→ JOB
Each line from the beginning of the data below through the line containing "film_t = 0.5; // [0.4:0.05:0.9]" should be repeated exactly, please.
--- Start of SUPPLIED DATA ---
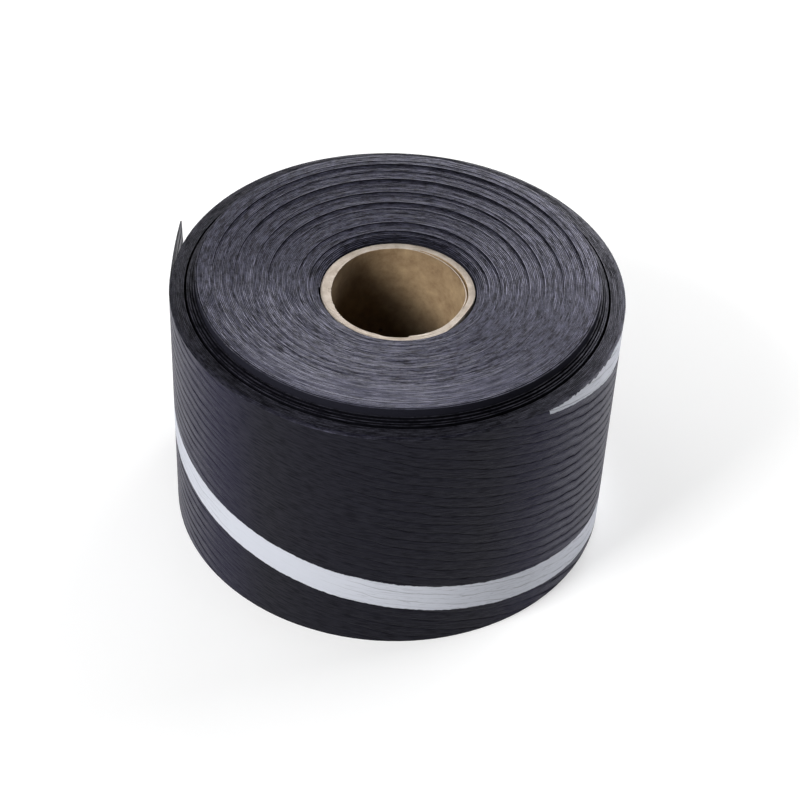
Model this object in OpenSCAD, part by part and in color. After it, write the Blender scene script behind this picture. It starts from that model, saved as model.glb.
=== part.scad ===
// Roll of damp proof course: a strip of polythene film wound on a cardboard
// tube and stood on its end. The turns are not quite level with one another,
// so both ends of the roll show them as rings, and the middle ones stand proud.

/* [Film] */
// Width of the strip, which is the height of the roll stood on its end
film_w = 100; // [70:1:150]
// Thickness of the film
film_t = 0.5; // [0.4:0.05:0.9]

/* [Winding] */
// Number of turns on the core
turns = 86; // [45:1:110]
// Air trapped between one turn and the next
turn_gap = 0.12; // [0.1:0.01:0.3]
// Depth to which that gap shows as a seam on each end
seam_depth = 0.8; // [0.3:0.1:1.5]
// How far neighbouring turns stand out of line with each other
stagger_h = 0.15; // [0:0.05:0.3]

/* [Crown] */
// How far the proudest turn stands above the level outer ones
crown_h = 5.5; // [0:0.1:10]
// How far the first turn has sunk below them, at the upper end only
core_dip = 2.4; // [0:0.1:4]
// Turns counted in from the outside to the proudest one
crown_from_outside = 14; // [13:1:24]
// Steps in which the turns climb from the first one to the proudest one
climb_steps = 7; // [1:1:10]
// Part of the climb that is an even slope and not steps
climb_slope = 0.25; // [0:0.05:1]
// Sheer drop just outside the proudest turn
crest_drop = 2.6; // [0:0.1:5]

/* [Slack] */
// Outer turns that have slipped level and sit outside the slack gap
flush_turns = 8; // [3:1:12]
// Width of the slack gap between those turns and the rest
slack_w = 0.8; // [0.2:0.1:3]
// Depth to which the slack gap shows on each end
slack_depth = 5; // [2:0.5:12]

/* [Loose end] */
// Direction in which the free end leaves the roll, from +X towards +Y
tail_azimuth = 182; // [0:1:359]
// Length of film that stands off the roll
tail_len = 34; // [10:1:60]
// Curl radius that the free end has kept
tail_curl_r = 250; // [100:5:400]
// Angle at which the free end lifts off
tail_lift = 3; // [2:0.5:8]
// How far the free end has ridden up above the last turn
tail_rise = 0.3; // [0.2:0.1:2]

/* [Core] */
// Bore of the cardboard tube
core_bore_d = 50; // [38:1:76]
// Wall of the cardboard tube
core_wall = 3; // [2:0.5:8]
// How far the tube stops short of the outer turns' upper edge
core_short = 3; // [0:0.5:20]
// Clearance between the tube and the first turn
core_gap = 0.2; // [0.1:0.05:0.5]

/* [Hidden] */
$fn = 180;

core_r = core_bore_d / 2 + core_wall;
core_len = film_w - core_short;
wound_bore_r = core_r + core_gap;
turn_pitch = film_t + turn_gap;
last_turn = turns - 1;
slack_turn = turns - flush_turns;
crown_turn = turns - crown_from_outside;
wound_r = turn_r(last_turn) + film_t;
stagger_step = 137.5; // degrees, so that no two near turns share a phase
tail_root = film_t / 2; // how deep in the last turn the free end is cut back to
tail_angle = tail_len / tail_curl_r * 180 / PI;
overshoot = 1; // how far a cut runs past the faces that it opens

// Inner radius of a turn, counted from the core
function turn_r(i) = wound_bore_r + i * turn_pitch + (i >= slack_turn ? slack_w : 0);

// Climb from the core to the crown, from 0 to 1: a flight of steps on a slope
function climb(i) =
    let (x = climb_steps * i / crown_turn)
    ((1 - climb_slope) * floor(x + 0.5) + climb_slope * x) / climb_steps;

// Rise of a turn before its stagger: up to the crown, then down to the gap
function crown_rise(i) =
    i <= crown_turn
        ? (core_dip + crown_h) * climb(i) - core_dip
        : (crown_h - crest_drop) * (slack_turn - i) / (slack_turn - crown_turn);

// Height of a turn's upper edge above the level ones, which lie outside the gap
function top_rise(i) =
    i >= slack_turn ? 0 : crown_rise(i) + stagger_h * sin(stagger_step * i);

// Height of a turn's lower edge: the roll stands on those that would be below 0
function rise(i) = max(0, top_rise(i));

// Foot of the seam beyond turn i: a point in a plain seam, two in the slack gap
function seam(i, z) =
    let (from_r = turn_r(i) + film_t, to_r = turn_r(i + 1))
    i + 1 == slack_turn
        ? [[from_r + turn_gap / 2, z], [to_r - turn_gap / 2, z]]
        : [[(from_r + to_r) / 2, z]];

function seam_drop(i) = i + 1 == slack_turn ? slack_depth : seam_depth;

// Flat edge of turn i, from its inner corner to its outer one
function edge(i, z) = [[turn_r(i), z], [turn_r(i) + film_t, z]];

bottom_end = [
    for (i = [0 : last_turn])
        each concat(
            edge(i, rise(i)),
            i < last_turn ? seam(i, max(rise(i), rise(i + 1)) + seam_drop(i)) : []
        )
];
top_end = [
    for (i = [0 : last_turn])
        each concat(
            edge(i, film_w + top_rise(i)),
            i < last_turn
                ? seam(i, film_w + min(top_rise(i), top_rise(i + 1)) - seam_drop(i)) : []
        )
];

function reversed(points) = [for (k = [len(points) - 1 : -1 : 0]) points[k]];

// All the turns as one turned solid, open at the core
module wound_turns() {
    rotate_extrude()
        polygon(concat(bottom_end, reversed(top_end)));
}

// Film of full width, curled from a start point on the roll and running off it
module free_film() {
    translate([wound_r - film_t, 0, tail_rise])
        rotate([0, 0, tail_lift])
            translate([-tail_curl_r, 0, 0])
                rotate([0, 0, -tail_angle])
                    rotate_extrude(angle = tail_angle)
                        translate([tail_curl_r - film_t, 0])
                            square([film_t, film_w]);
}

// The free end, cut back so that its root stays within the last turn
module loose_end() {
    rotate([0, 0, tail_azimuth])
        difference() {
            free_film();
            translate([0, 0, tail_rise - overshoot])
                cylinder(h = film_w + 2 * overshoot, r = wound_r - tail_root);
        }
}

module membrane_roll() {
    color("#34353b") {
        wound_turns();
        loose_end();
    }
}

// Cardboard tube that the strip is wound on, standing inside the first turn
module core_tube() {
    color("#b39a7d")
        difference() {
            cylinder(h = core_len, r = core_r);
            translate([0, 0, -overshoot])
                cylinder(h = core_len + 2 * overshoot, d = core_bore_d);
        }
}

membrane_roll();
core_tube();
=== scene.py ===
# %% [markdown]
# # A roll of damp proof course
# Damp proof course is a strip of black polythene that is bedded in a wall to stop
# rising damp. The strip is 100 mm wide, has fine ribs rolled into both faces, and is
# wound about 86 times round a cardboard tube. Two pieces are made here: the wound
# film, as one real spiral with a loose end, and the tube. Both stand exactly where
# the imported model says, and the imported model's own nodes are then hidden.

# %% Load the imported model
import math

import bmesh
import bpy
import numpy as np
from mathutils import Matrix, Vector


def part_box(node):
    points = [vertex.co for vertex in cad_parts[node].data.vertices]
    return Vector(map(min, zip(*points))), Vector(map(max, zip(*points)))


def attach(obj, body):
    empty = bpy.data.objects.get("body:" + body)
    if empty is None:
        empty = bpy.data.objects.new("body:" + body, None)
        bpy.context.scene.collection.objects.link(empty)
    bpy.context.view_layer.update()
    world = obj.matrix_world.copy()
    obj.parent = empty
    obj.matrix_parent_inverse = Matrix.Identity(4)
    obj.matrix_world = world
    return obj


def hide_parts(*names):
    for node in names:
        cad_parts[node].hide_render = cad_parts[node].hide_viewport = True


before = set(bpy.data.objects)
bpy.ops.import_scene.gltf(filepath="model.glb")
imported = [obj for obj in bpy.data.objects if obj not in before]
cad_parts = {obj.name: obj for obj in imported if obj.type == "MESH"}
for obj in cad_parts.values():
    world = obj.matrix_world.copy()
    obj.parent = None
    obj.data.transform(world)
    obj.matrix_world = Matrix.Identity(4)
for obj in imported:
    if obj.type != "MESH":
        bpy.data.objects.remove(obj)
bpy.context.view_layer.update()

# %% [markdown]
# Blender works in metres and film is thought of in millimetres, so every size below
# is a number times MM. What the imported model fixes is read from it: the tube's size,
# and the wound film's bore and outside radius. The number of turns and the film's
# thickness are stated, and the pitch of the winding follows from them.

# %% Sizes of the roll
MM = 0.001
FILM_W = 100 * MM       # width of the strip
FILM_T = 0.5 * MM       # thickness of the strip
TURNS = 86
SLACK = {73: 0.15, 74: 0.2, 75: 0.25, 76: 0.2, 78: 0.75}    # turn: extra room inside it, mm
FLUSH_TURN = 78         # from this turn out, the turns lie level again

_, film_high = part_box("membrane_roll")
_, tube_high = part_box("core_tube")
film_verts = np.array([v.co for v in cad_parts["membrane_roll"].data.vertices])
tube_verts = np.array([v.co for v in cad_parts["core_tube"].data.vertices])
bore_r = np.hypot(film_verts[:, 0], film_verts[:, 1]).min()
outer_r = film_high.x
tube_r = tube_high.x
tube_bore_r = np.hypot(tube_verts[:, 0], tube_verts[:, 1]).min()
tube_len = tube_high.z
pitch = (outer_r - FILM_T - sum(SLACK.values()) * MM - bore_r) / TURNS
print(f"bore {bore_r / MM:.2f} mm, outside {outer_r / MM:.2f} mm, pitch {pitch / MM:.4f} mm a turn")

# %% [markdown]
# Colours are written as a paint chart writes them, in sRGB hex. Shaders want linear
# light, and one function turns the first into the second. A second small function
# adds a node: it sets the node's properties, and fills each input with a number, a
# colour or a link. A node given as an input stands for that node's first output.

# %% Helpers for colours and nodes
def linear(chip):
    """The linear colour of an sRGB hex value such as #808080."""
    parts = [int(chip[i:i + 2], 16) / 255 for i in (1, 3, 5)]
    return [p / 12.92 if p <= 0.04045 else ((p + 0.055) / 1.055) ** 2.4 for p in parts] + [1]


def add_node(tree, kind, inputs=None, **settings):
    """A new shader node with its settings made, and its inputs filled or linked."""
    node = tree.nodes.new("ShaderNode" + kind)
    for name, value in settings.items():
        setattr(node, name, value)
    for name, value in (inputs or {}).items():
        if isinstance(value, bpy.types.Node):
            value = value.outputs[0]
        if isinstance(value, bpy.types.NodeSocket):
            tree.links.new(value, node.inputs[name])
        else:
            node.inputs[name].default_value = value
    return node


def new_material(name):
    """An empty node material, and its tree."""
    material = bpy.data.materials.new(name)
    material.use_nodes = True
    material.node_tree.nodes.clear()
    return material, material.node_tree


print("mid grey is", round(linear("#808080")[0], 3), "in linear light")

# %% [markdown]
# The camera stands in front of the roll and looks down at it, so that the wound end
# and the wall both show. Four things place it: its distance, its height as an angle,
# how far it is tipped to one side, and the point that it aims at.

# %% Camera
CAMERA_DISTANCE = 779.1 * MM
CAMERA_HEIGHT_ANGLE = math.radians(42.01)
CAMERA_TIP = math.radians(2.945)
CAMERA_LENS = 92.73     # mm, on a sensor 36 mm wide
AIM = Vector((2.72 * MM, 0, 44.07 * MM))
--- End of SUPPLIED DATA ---
→ TASK ANSWER
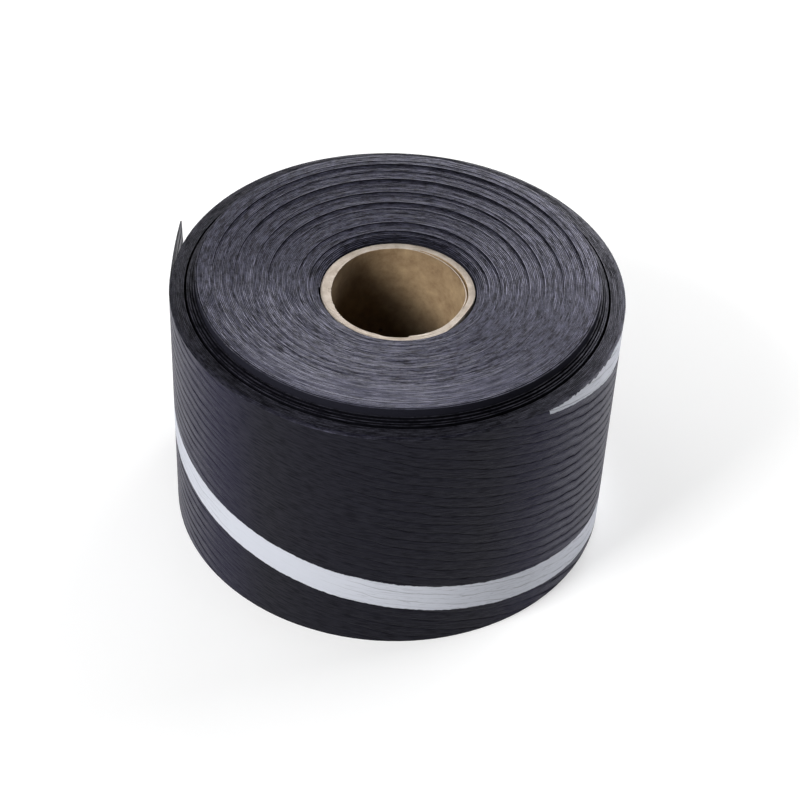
Model this object in OpenSCAD, part by part and in color. After it, write the Blender scene script behind this picture. It starts from that model, saved as model.glb.
=== part.scad ===
// Roll of damp proof course: a strip of polythene film wound on a cardboard
// tube and stood on its end. The turns are not quite level with one another,
// so both ends of the roll show them as rings, and the middle ones stand proud.

/* [Film] */
// Width of the strip, which is the height of the roll stood on its end
film_w = 100; // [70:1:150]
// Thickness of the film
film_t = 0.5; // [0.4:0.05:0.9]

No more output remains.